Maybe not to Niedenfuer, but Lasorda couldn't say enough once he got back to the dugout.
"I was hiding (in the runway) and praying," the manager said.
But no more was heard from the Astros after Niedenfuer caught Garner looking with a 2-and-2 fastball, giving the Dodgers their first win in six games in the Astrodome this season.
If shortstop Mariano Duncan had been looking during batting practice, he would have been in the starting lineup. Instead, Duncan had his back to the plate when Enos Cabell lined a ball that struck Duncan in his right calf.
A devastating blow? Hardly. With Duncan scratched, Bill Russell was a late entry, and all he did was double twice off Houston ace Mike Scott, starting a four-run, first-inning rally with his first hit and scoring on Bill Madlock's double after his second hit.
"If it wasn't for me, we wouldn't have won today--I got Russell in there," Cabell gloated.
His humor was lost on Duncan, who was sitting in front of his cubicle with an ice pack on his right leg, which already was sore because of a sprained right knee.
"But if you don't came back soon," Cabell said to Duncan, "(Russell) will die."
Russell said he was still in the runway between the clubhouse and dugout when Cabell's liner struck Duncan.
"I was on the last step to the bat rack, and I heard someone yell, 'Oh, no,' " Russell said. "I looked out at Duncan and I said, 'Oh, no.' I'm sure he felt the same way.
"But in the back of my mind, because of his knee, I knew I might play tonight, which was fine with me. I could have picked a better pitcher to start against, though."
Scott was merely the league leader in strikeouts and earned-run average. But the Dodgers scored more earned runs in the first inning than the Astro right-hander had given up in any of his previous 20 starts.
"I was high on almost everybody," said Scott, who lasted just five innings, his shortest outing of the season. "The best control I had was when the count was 2-and-0 or 3-and-1. Then I'd throw the fastball down the middle, and they'd hit it pretty good."
Lately, Russell hadn't been hitting anybody. He was 1 for 15 in his last seven games and 4 for 36 (.111) in his last 16.
But after Scott struck out Steve Sax to open the game, Russell grounded a double just inside the third-base bag.
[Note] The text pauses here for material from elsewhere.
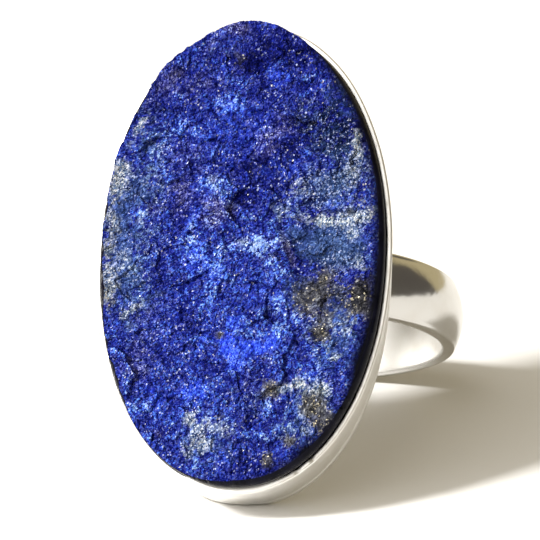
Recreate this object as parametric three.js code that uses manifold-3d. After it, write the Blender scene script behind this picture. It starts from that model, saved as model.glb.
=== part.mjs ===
// A finger ring with an oval slab of rough lapis lazuli in a plain silver cup.
// Millimetres, +Z up. The ring leans back on a table: it rests on the lower end of
// the cup and on the rear of the band, each with a small flat, and the stone's rough
// face looks along -Y and up. The ring itself is built in a frame of its own, with x to
// the stone's right, y along its length and z out of its face, and is then leaned back.
import * as THREE from 'three';
import { mergeVertices } from 'three/addons/utils/BufferGeometryUtils.js';
import Module from 'manifold-3d';

const wasm = await Module();
wasm.setup();

// Cup: the opening that holds the stone, measured inside the rim.
const OPENING_HALF_WIDTH = 7.22;
const OPENING_HALF_LENGTH = 11.82;
const RIM_THICKNESS = 0.28;
const RIM_ROUNDING = 0.09;
const RIM_CORNER_CUT = 0.03;
const OVAL_FULLNESS = 2.1;
const CUP_HEIGHT = 4.0;
const PLATE_THICKNESS = 0.5;
const PLATE_LIP = 0.08;
const BASE_NARROWING_AT_SIDES = 0.44;
const BASE_NARROWING_AT_ENDS = 0.08;
const BASE_FULLNESS = 2.16;
const CUP_SEGMENTS = 96;

// Band.
const FINGER_HOLE_DIAMETER = 17.5;
const BAND_WIDTH = 3.5;
const BAND_THICKNESS = 1.12;
const BAND_EDGE_THICKNESS = 0.72;
const BAND_EDGE_ROUNDING = 0.16;
const BAND_DOME_STEPS = 6;
const BAND_SEGMENTS = 96;
const HOLE_BEHIND_PLATE = 0.25;
const BAND_ENDS_APART = 5.6;
const SOLDER_GAP = 0.3;

// Stone.
const STONE_CLEARANCE = 0.25;
const STONE_BELOW_RIM = 3.2;
const FACE_RISE = 0.85;
const FACE_GRID = 46;
const EDGE_SHARE_OF_RISE = 0.35;
const EDGE_SETTLES_OVER = 0.12;
const EDGE_DRAWN_IN_FROM = 0.6;
const EDGE_ROUNDING = 0.02;
const BEVEL_WIDTH = 0.26;
const BEVEL_FACING = THREE.MathUtils.degToRad(-18);
const BEVEL_ENDS_AT = [-0.15, 0.45];
const CHIPS = { cell: 1.5, height: 0.2, seed: 51 };
const CHIPS_FACING = THREE.MathUtils.degToRad(165);
const CHIPS_END_AT = [0.2, 0.7];

// The top end of the stone rises, and leans out a little over the rim.
const TOP_END_RISE = 0.5;
const TOP_END_STARTS_AT = 8.5;
const TOP_END_LENGTH = 3.3;
const TOP_END_OVERHANG = 0.2;
const TOP_END_FACING = THREE.MathUtils.degToRad(87);
const TOP_END_ENDS_AT = [0.95, 0.995];

// Depth of the flats that the ring rests on.
const REST_FLAT_DEPTH = 0.12;

// Forms of the rough face, placed from the stone's centre. Each raised form is a slab
// with one steep side: a ledge line from start to end, high on its right-hand side as
// one looks from start to end, and fading out over its reach.
const LEDGES = [
  { start: [-3.3, 0.3], end: [-1.4, 3.4], height: 0.24, reach: 3.4 },
  { start: [-1.4, 3.4], end: [2.0, 0.9], height: 0.21, reach: 2.8 },
  { start: [2.0, 0.9], end: [2.9, -1.6], height: 0.21, reach: 3.0 },
  { start: [0.4, -6.0], end: [-0.9, -4.3], height: 0.21, reach: 2.4 },
  { start: [-0.9, -4.3], end: [1.9, -3.6], height: 0.17, reach: 2.2 },
  { start: [-5.9, -6.3], end: [-3.0, -4.4], height: 0.14, reach: 2.6 },
  { start: [-4.4, 5.6], end: [-1.2, 8.2], height: 0.15, reach: 3.0 },
  { start: [1.2, 7.6], end: [4.6, 4.4], height: 0.14, reach: 2.8 },
];
const LEDGE_SOFTNESS = 0.4;
const MOUNDS = [
  { centre: [0.2, 0.5], radius: 1.5, height: 0.2 },
  { centre: [-4.6, -1.4], radius: 2.0, height: 0.16 },
  { centre: [3.4, -4.6], radius: 1.6, height: 0.18 },
  { centre: [1.4, 4.9], radius: 1.9, height: 0.18 },
  { centre: [-1.6, -9.3], radius: 1.7, height: 0.16 },
  { centre: [4.0, 1.4], radius: 1.5, height: -0.26 },
  { centre: [3.9, -1.6], radius: 1.1, height: -0.2 },
  { centre: [0.6, 9.7], radius: 1.2, height: -0.2 },
  { centre: [-2.2, -3.2], radius: 1.0, height: -0.16 },
  { centre: [1.1, -7.4], radius: 1.2, height: -0.16 },
];
const SWELLS = { cell: 4.2, height: 0.2, seed: 3 };
const LUMPS = { cell: 1.5, height: 0.11, seed: 11 };
const GRAINS = { cell: 0.7, height: 0.06, seed: 23 };
const FACETS = { cell: 1.9, slope: 0.12, step: 0.07, seed: 37 };
const FACET_JITTER = 0.45;
const MOUND_SPREAD = 1.6;

// A fixed scatter value from -1 to 1 for each lattice point.
function scatter(i, j, seed) {
  const wave = Math.sin(i * 127.1 + j * 311.7 + seed * 74.7) * 43758.5453;
  return (wave - Math.floor(wave)) * 2 - 1;
}

function ease(t) {
  const s = THREE.MathUtils.clamp(t, 0, 1);
  return s * s * (3 - 2 * s);
}

function mix(a, b, t) {
  return a + (b - a) * t;
}

// Smooth bumps of one size, eased between scattered lattice heights.
function bumps(x, y, { cell, height, seed }) {
  const i = Math.floor(x / cell);
  const j = Math.floor(y / cell);
  const s = ease(x / cell - i);
  const t = ease(y / cell - j);
  const near = mix(scatter(i, j, seed), scatter(i + 1, j, seed), s);
  const far = mix(scatter(i, j + 1, seed), scatter(i + 1, j + 1, seed), s);
  return height * mix(near, far, t);
}

// Flat fracture facets: each cell of a jittered lattice is a small tilted plane.
function facets(x, y, { cell, slope, step, seed }) {
  const column = Math.floor(x / cell);
  const row = Math.floor(y / cell);
  let best = { distance: Infinity, height: 0 };
  for (let i = column - 1; i <= column + 1; i += 1) {
    for (let j = row - 1; j <= row + 1; j += 1) {
      const centreX = (i + 0.5 + FACET_JITTER * scatter(i, j, seed)) * cell;
      const centreY = (j + 0.5 + FACET_JITTER * scatter(i, j, seed + 1)) * cell;
      const distance = Math.hypot(x - centreX, y - centreY);
      if (distance < best.distance) {
        const rise = slope * (scatter(i, j, seed + 2) * (x - centreX)
          + scatter(i, j, seed + 3) * (y - centreY));
        best = { distance, height: rise + step * scatter(i, j, seed + 4) };
      }
    }
  }
  return best.height;
}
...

Scott grazed Madlock with a pitch, walked Len Matuszek to load the bases, then went 2-and-0 to Greg Brock before grooving a fastball, which Brock whacked into right field for a two-run double. Mike Scioscia followed with a two-run single, and just like that, it was 4-0.
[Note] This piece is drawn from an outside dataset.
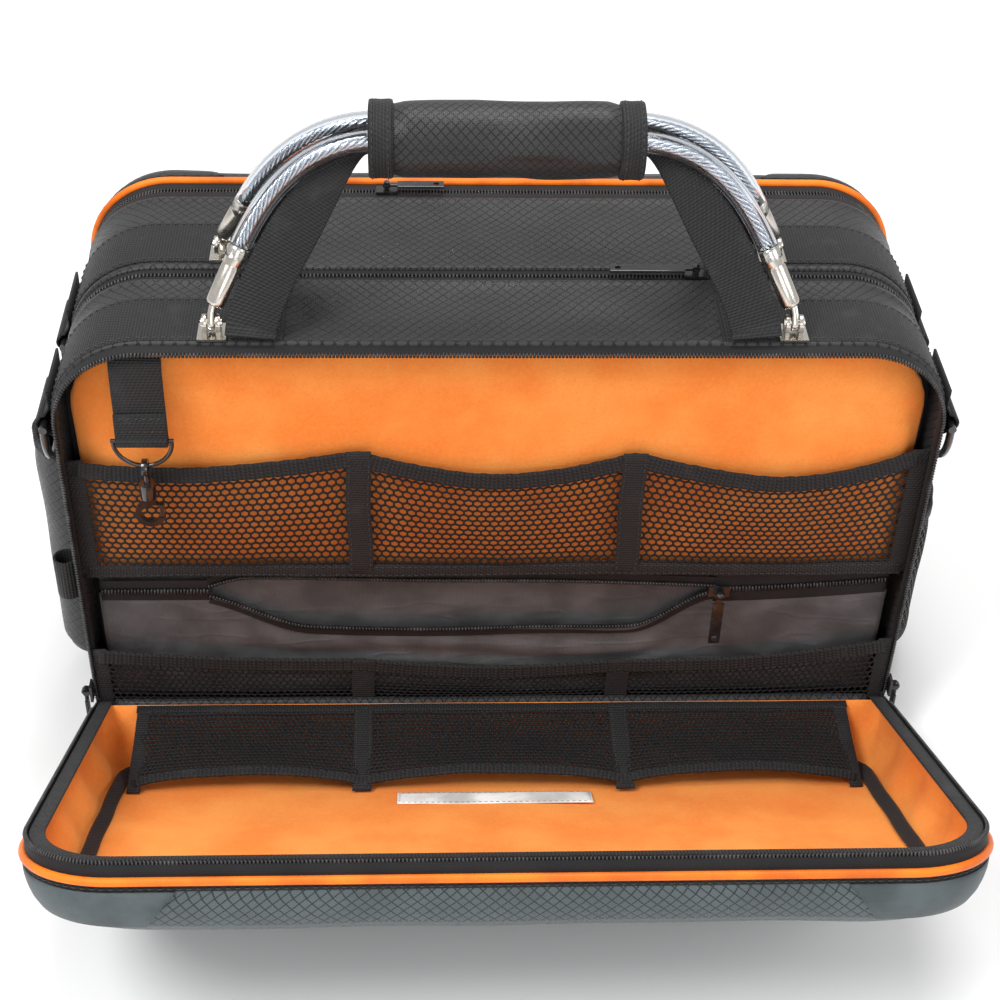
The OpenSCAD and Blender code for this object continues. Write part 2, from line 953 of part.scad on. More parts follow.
module slider(half_length = 5.5, half_side = 3.4) {
    block([-half_length, -half_side, 0.3], [half_length, half_side, 1.7]);
    for (y = [-2.6, 1.6])
        block([-1.2, y, 1.6], [1.2, y + 1, bar_rise + 0.9]);
    translate([0, -2, bar_rise])
        rotate([-90, 0, 0])
            cylinder(r = bar_radius, h = 4);
}

module pull(length) {
    translate([0, -1.4, bar_rise])
        rotate([-90, 0, 0])
            difference() {
                cylinder(r = 2.1, h = 2.8);
                translate([0, 0, -1])
                    cylinder(r = bar_radius + 0.1, h = 5);
            }
    difference() {
        translate([1.8, -1.4, bar_rise - 0.7])
            cube([4, 2.8, 1.4]);
        translate([0, -3, bar_rise - 2])
            cube([1, 6, 4]);
    }
    difference() {
        block([5.6, -3, bar_rise - 0.7], [length, 3, bar_rise + 0.7]);
        translate([length - 4, 0, 0])
            cylinder(r = 1.5, h = 10);
    }
}

// Each zip's slider: place, and the turn that lays the standard slider on it
main_slider_x = 97;
rear_slider_x = -57;
front_slider_y = front_y - 0.5;
front_slider_z = hinge_height + 7;

module at_main_zip() {
    translate([main_slider_x, main_zip_y, top_z])
        rotate([0, 0, 180])
            children();
}

module at_rear_zip() {
    translate([rear_slider_x, rear_y - 1, top_z])
        children();
}

module at_pocket_zip() {
    translate([pocket_zip_x[1], panel_y - 2.6, 97])
        rotate([90, 90, 0])
            children();
}

module at_front_zip(side) {
    translate([side * half_width, front_slider_y, front_slider_z])
        rotate([0, 0, side > 0 ? 0 : 180])
            rotate([0, 90, 0])
                children();
}

module main_slider() {
    color("#1a1a1b")
        at_main_zip()
            slider();
}

module main_pull() {
    color("#1a1a1b")
        at_main_zip()
            pull(43);
}

module rear_slider() {
    color("#1a1a1b")
        at_rear_zip()
            slider();
}

module rear_pull() {
    color("#1a1a1b")
        at_rear_zip()
            pull(30);
}

module pocket_slider() {
    color("#1a1a1b")
        at_pocket_zip()
            slider(3.4, 5.5);
}

module pocket_pull() {
    color("#1a1a1b")
        at_pocket_zip()
            pull(34);
}

module front_left_slider() {
    color("#1a1a1b")
        at_front_zip(-1)
            slider();
}

module front_left_pull() {
    color("#1a1a1b")
        at_front_zip(-1)
            pull(24);
}

module front_right_slider() {
    color("#1a1a1b")
        at_front_zip(1)
            slider();
}

module front_right_pull() {
    color("#1a1a1b")
        at_front_zip(1)
            pull(24);
}

base_panel();
base_board();
front_gusset();
rear_gusset();
body_zip_tapes();
body_zip_coils();
front_divider();
rear_divider();
upper_lining();
net_pockets();
net_bindings();
net_tapes();
pouch_panel();
webbing_bands();
webbing_tabs();
handle_anchors();
tester_sleeve();
bottle_pocket();
key_strap();
front_door_shell();
front_door_piping();
front_door_zip_tape();
front_door_zip_coil();
front_door_lining();
front_door_pocket();
front_door_pocket_tapes();
front_door_label();
rear_door_shell();
rear_door_piping();
rear_door_zip_tape();
rear_door_zip_coil();
rear_door_lining();
front_handle_strap();
front_handle_cable();
front_handle_sleeve();
front_handle_fittings();
grip_wrap();
grip_bindings();
rear_handle_strap();
rear_handle_cable();
rear_handle_sleeve();
rear_handle_fittings();
d_ring_front_left();
d_ring_front_right();
d_ring_rear_left();
d_ring_rear_right();
key_d_ring();
hook_eye();
snap_hook();
hook_gate();
main_slider();
main_pull();
rear_slider();
rear_pull();
pocket_slider();
pocket_pull();
front_left_slider();
front_left_pull();
front_right_slider();
front_right_pull();
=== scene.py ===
"""Flight bag, visual model: mesh-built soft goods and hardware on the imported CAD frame."""

import math

import bpy
import numpy as np
from mathutils import Matrix, Vector


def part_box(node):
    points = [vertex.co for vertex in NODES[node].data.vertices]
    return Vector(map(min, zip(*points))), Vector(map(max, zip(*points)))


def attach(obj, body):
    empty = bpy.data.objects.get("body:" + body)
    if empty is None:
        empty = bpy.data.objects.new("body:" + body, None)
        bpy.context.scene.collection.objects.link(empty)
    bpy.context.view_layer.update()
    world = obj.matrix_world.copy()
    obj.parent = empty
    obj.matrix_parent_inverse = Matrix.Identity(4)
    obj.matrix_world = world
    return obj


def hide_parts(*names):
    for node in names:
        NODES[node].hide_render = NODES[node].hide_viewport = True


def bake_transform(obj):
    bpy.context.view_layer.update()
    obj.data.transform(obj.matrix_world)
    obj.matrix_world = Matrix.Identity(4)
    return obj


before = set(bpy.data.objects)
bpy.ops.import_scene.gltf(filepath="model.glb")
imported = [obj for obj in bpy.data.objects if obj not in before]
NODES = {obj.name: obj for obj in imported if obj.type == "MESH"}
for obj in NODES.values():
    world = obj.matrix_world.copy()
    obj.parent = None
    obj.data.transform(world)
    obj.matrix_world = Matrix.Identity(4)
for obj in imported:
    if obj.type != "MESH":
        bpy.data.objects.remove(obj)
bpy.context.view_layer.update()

MM = 0.001


# ---------- sizes from the CAD frame, in millimetres ----------


def box(node):
    low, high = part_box(node)
    return np.array(low) / MM, np.array(high) / MM


HALF = box("base_panel")[1][0]
FRONT = box("base_panel")[0][1]
REAR = box("base_panel")[1][1]
TOP = box("front_gusset")[1][2]
HINGE = 28.0
CORNER = 44.0
TOP_HALF = HALF - CORNER
CORNER_LEN = CORNER * math.pi / 2
OPEN = math.radians(62)
SIDES = ((-1, "left"), (1, "right"))
BAND_ROWS = (("front", -66.0), ("rear", 3.0))


def smooth(t):
    t = np.clip(t, 0.0, 1.0)
    return t * t * (3 - 2 * t)


def hump(t):
    """0 at the ends of 0..1 and 1 in the middle."""
    return np.sin(np.pi * np.clip(t, 0.0, 1.0))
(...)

From there, it should have been easy for Hershiser, who gave up a single to Craig Reynolds in the third, another to Cruz in the eighth, and seemed on the verge of his first shutout of the season.
But John Mizerock opened the ninth with a ground-ball single past Sax. Bill Doran followed with a check-swing single, and suddenly, Houston had its guns drawn on Hershiser.
Billy Hatcher was out trying to bunt his way on, but Denny Walling walked to load the bases. Dickie Thon followed with a smash at Russell, who backhanded the ball on the short hop and got the force at second, as a run scored.
Two more came in when Kevin Bass doubled, extending his hitting streak to 20 games, longest in the National League this season. When Cruz walked, Lasorda couldn't put off going to the bullpen any longer.
Hershiser stayed on the bench instead of retreating to the clubhouse to witness the final out.
"It was fun watching that last out," Hershiser said.
More fun, to be sure, than riding the bus to Frisco.
Dodger Notes The win, only the Dodgers' second in seven games on this trip, enabled the third-place Dodgers to move within eight games of the Astros, who stayed four ahead of the second-place Giants. The win's significance? "I put very little on it," said Orel Hershiser, now 12-8, the same record as loser Mike Scott. "We're so far back right now, it's just one win. We'll see how big this win was seven or eight games down the road." . . . Manager Tom Lasorda gave the team another of his speeches before the game. "He's a tough loser and a great winner, I guess," Hershiser said. "He never lets us get complacent. One game to him is a lifetime." . . . Hershiser, who said his stuff was as good as it has been all season, has not thrown a shutout since last Sept. 3 against Montreal. He had five shutouts in 1985.